The approaching wail of the ambulance siren reached a crescendo and then stopped. The flashing lights came around the first house, going south on Unity Road. “The medics are here,” Beatrice said to no one in particular.
“Yes, but the Lord will take care of him.”
“I’m sure He will.” Beatrice took her mother’s hand and led her toward the house. “Let the medics take care of him now.”
“He’s still breathing. I could hear it.”
“Did you by chance see who hit him?” Beatrice asked, her mind already going to prosecution and finding who the hit-and-run driver was.
“No, just a loud car. Then the bang on the house.”
“You didn’t look outside?”
“After the car had roared away, I wasn’t sure if I was hearing things. You know how it is. I wanted to be sure.”
“It’s good you called it in,” Beatrice told her mother.
“The Lord must have helped me,” Isabelle replied. “I wasn’t sure. That young man could have died.”
“That’s right.”
“Lord,” Isabelle looked heavenward and prayed, “this world is getting too much for me.”
“You’ll stay inside now until we’re done?” Beatrice held the front door open, waiting.
“Yes. You’ll stop in then?”
“When it’s done.” Beatrice gently shut the door, already seeing her mother heading toward the front window. Isabelle would be watching till it was over.
Already the medics were rolling their stretcher across the front yard, moving fast. Reaching the prostrate form, they checked for vitals, not taking as long as Beatrice expected they would. Dropping the stretcher down and off the wheels, they gently l
ifted the body onto the platform, one attendant at each end. They placed the stretcher back onto the wheels and rolled it out toward the road.
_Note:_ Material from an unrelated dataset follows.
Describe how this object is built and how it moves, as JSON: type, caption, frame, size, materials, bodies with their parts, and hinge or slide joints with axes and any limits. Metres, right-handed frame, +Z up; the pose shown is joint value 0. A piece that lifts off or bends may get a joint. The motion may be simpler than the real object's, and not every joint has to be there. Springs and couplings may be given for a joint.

“Any ID?” the lead attendant shouted across the yard.
“Not that I could find.”
“He’s Amish?”
“Looks so to me.”
“Figures then.”
“State’s on its way. Can you wait until someone that knows him shows up?”
“No.”
Beatrice glanced at the form strapped to the stretcher, his breathing still shallow. Feeling the need to stall, she asked, “Injuries extensive?”
“Seems stable.” The attendant shrugged his shoulders. “Unconscious.”
“Life flight?”
“No. Doesn’t fit.”
“There might be someone along soon—like his kin.”
“You know his kin?”
“Dispatcher thinks that because the horse isn’t here, word will spread.”
“What? Horses talk? Strange ways, these Amish. Might work—might not. If anyone shows up to ask, we’re at Adams County Medical.”
“Okay.”
“Did you see who did this?” the attendant asked.
Beatrice noted that they were curious enough to take time to ask that. “No. My mother lives here. She called it in. Saw nothing though. Just heard the noise.”
“Nasty piece of work.”
“Yeah. Looks like it hit him from behind. Swerved at the last minute. State will investigate. This will be their case, not mine. Didn’t see any skid marks.” Beatrice was playing for time, hoping for what, she wasn’t quite sure. She stepped away from the ambulance and then stopped at the sound of horse’s hooves on the blacktop coming fast from the east.
The attendant heard it too. “Kin coming?”
“I would guess so. Surely you can wait a minute. It’s the Amish.”
The attendant shrugged, his hand on the door handle. “A minute.”
Stepping off the blacktop to wait, Beatrice watched the buggy come up, its horse panting, nostrils flared from the fast run. An older, bearded man, his hair white in the flashing ambulance lights, came out of the buggy in a rush, leaving his horse standing in the middle of the road, its sides heaving.